Kruaaa

"ÜberLeben": Was ein Jahr Corona mit uns so gemacht hat.
Guido Tartarotti

Guido Tartarotti

Geht es Ihnen auch so? Wir befinden uns eindeutig in der dritten Phase. Die erste Phase war: Was, ein Virus? Mir doch wurscht. Die zweite Phase war: Was? Ein Virus! Die dritte Phase ist: Mir doch wurscht.

Am Anfang haben wir uns widerwillig den Schal ums Gesicht gewickelt und dabei ironisch mit den Augen gerollt, als wollten wir sagen: Nein, ich hab keine Angst, ich verkleide mich nur als Bankräuber.

Dann hatten wir alle bunte Masken mit lustigen Aufdrucken wie „Drunter schau ich echt gut aus“ oder „Bier formte diese wunderbare Nase“ oder „Ich bin so schlecht im Bett, das musst du sehen“.

Jetzt tragen wir alle Kaffeefilter im Gesicht und nennen sie „FFP2“.

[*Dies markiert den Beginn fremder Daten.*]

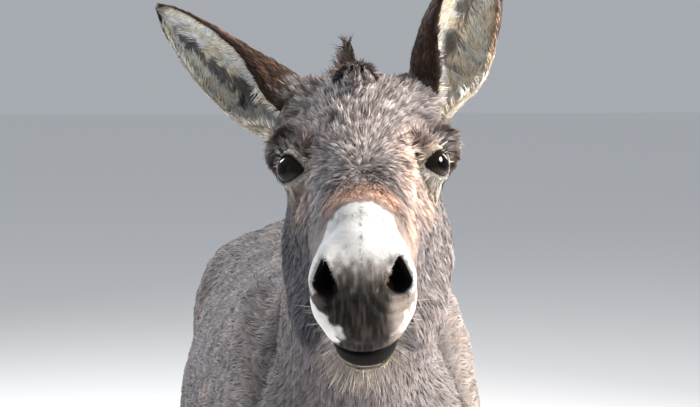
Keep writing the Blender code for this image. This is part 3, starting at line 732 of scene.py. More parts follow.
def featureReach(own, level):  # where the face needs a finer surface
    close = np.zeros(len(own), bool)
    for sign in (1, -1):
        _, far = lidDistance(own, sign)
        nostril = own - np.array(fineSet["nostrilAt"]) * (sign, 1, 1)
        close |= far < fineSet["eye"][level]
        close |= np.linalg.norm(nostril, axis=1) < fineSet["nostril"][level]
    fromLips = np.abs(own[:, 2] - fineSet["lipsDown"])
    close |= (own[:, 1] > fineSet["lipsFrom"]) & (fromLips < fineSet["lips"][level])
    return close | ((own[:, 1] > fineSet["muzzleFrom"]) & (level == 0))


def refine(skin, level):
    co = pointsOf(skin.data)
    own = toHead(co)
    chosen = featureReach(own, level) & onHead(co, own)
    bm = bmesh.new()
    bm.from_mesh(skin.data)
    bm.verts.ensure_lookup_table()
    edges = [e for e in bm.edges if chosen[e.verts[0].index] and chosen[e.verts[1].index]]
    bmesh.ops.subdivide_edges(bm, edges=edges, cuts=1, use_grid_fill=True)
    bmesh.ops.triangulate(bm, faces=[f for f in bm.faces if len(f.verts) > 4])
    bm.to_mesh(skin.data)
    bm.free()
    co = pointsOf(skin.data)
    own = toHead(co)
    relax(skin.data, 0.5 * (featureReach(own, level) & onHead(co, own)), 4)


def sinkSkin(skin):
    co = pointsOf(skin.data)
    depth = coatDepth(co, toHead(co)) + skinSet["grow"]
    move = normalsOf(skin.data) * depth[:, None]
    low = co[:, 2] < skinSet["coronet"]
    move[low, 2] = 0
    co -= move
    co[low, 2] -= skinSet["intoHoof"]
    setPoints(skin.data, co)
    relax(skin.data, 0.4 * (co[:, 2] > skinSet["coronet"]), 3)


def carveNostrils(own):
    push = np.zeros_like(own)
    for sign in (1, -1):
        gap = nostrilDistance(own, sign)
        front = (own[:, 1] > 0.44) & (own[:, 0] * sign > 0)
        deep = rise(-gap, -0.0012, 0.0050) * front
        inward = unit(np.array((-0.25 * sign, -1.0, 0.12)))
        push += deep[:, None] * inward * nostrilSet["depth"]
        rim = np.exp(-((gap - 0.0022) / 0.0022) ** 2) * front
        push += rim[:, None] * np.array((0.35 * sign, 0.8, -0.1)) * nostrilSet["rim"]
    return push


def carveMouth(own):
    side, along, down = own.T
    line, edge = mouthLines(side)
    inward = own - np.array((0, 0.400, mouthSet["down"]))
    inward[:, 2] = 0
    inward = unit(inward)
    cut = np.exp(-((down - line) / mouthSet["half"]) ** 2) * rise(along, mouthSet["from"], 0.425)
    push = -inward * (cut * mouthSet["depth"])[:, None]
    # the lower lip sits behind the upper one, which is full above the line
    behind = rise(down - line, -0.001, 0.004) * rise(edge + 0.012 - down, 0, 0.014)
    behind = behind * rise(along, 0.400, 0.440)
    push -= inward * (behind * mouthSet["lipBehind"])[:, None]
    full = np.exp(-((down - line + 0.0070) / 0.0048) ** 2) * rise(along, 0.410, 0.440)
    push += inward * (full * mouthSet["lipFull"])[:, None]
    return push


def slimMuzzle(own):  # narrower beside the nostrils, most of all above them
    front = rise(own[:, 1], 0.37, 0.43) * rise(0.085 - own[:, 2], 0, 0.03)
    above = rise(own[:, 1], 0.38, 0.42) * rise(0.044 - own[:, 2], 0, 0.022)
    share = np.clip(own[:, 0] / 0.045, -1, 1)
    across = np.sign(share) * np.abs(share) ** 1.5
    narrower = foldSet["slimBeside"] * front + foldSet["slimAbove"] * above
    return np.stack([-across * narrower, 0 * across, 0 * across], 1)


def carveFolds(own):  # creases over the eyes and wrinkles behind the nostrils
    push = np.zeros_like(own)
    for sign in (1, -1):
        gap, far = lidDistance(own, sign)
        above = rise(aboveEye(own, sign), 0.0, 0.012) * rise(0.046 - far, 0, 0.012)
        crease = np.exp(-((gap - 0.50) / 0.07) ** 2) * above
        ridge = np.exp(-((gap - 0.68) / 0.08) ** 2) * above
        push += unit(own - eyeCentre(sign)) * (foldSet["ridge"] * ridge - foldSet["crease"] * crease)[:, None]
        back = nostrilDistance(own, sign)
        ripple = np.sin(back / foldSet["rippleWidth"] * math.pi) * np.exp(-((back - 0.012) / 0.007) ** 2)
        ripple *= (own[:, 1] > 0.42) & (own[:, 2] > 0.045)
        push += unit(own - (0, 0.42, 0.07)) * (ripple * foldSet["ripple"])[:, None]
    return push


def openLids(skin):
    co = pointsOf(skin.data)
    own = toHead(co)
    eyeball = headSet["eyeRadius"]
    for sign in (1, -1):
        gap, far = lidDistance(own, sign)
        edge = mix(eyeball - lidSet["tuck"], eyeball + lidSet["clear"], np.clip((gap + 0.10) / 0.12, 0, 1))
        edge = mix(edge, eyeball + lidSet["thick"], rise(gap, 0.01, 0.09))
        outside = np.maximum(far, eyeball + lidSet["thick"])
        wanted = mix(edge, outside, rise(gap, 0.10, 0.55))
        moved = eyeCentre(sign) + unit(own - eyeCentre(sign)) * wanted[:, None]
        near = (far < 0.040) & onHead(co, own)
        own[near] = moved[near]
    head = onHead(co, own)
    co[head] = fromHead(own)[head]
    setPoints(skin.data, co)


def sculptFace(skin):
    co = pointsOf(skin.data)
    own = toHead(co)
    head = onHead(co, own)[:, None]
    own = own + slimMuzzle(own) * head
    own = own + (carveMouth(own) + carveNostrils(own) + carveFolds(own)) * head
    setPoints(skin.data, np.where(head, fromHead(own), co))


def makeSkin():
    skin = joinedFlesh()
    thinBody(skin)
    refine(skin, 0)
    sinkSkin(skin)
    refine(skin, 1)
    sculptFace(skin)
    openLids(skin)
    bm = bmesh.new()
    bm.from_mesh(skin.data)
    bmesh.ops.triangulate(bm, faces=bm.faces)
    bm.to_mesh(skin.data)
    bm.free()
    skin.data.shade_smooth()
    return skin


skin = makeSkin()
print("skin made,", len(skin.data.polygons), "triangles")


def paint(mesh, name, colours):
    layer = mesh.color_attributes.new(name, "FLOAT_COLOR", "POINT")
    full = np.ones((len(colours), 4), np.float32)
    full[:, :3] = colours
    layer.data.foreach_set("color", full.ravel())


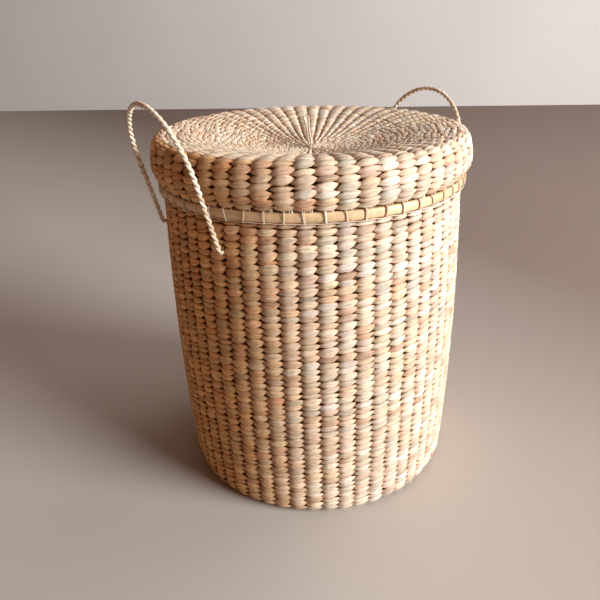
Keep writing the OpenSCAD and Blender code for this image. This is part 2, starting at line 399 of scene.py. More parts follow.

Vor ein paar Monaten haben wir noch manchmal vergessen, die Maske aufzusetzen, und fühlten uns  dann, als würden wir splitternackt im Supermarkt stehen.

Jetzt vergesse ich manchmal, die Maske wieder abzunehmen. Ich gehe einkaufen, komme nach Hause, räume den Kühlschrank ein, mache mir Essen, setze mich an den Tisch – und wundere mich, dass ich den Löffel nicht in den Mund hineinkriege. Der Kaffeefilter ist zur zweiten Haut geworden, und manchmal sagt meine Freundin vor dem Spiegel merkwürdige Sachen wie „Oh, schon wieder ein Maskenpickel“.

Unlängst haben wir zu Hause, als Vorbereitung auf ein Familientreffen, einen Spucktest gemacht. Dabei muss man in ein Sackerl spucken, die Spucke mit einer Pipette in ein Röhrchen spritzen, dort mit einer Testflüssigkeit vermengen und dann Tropfen davon auf ein Plastikdings träufeln. Ich hätte mir früher niemals träumen lassen, dass ich einmal mitten im Wohnzimmer mit Körperflüssigkeiten herumspiele, und das mit heiligem Ernst und ohne sexuellen Bezug.

In der Testanleitung steht übrigens, man muss mit einem „Kruaaa“-Laut spucken, und dass das Wort „Kruaaa“ einmal zu meinem Wortschatz gehören würde, hab ich auch nicht geahnt.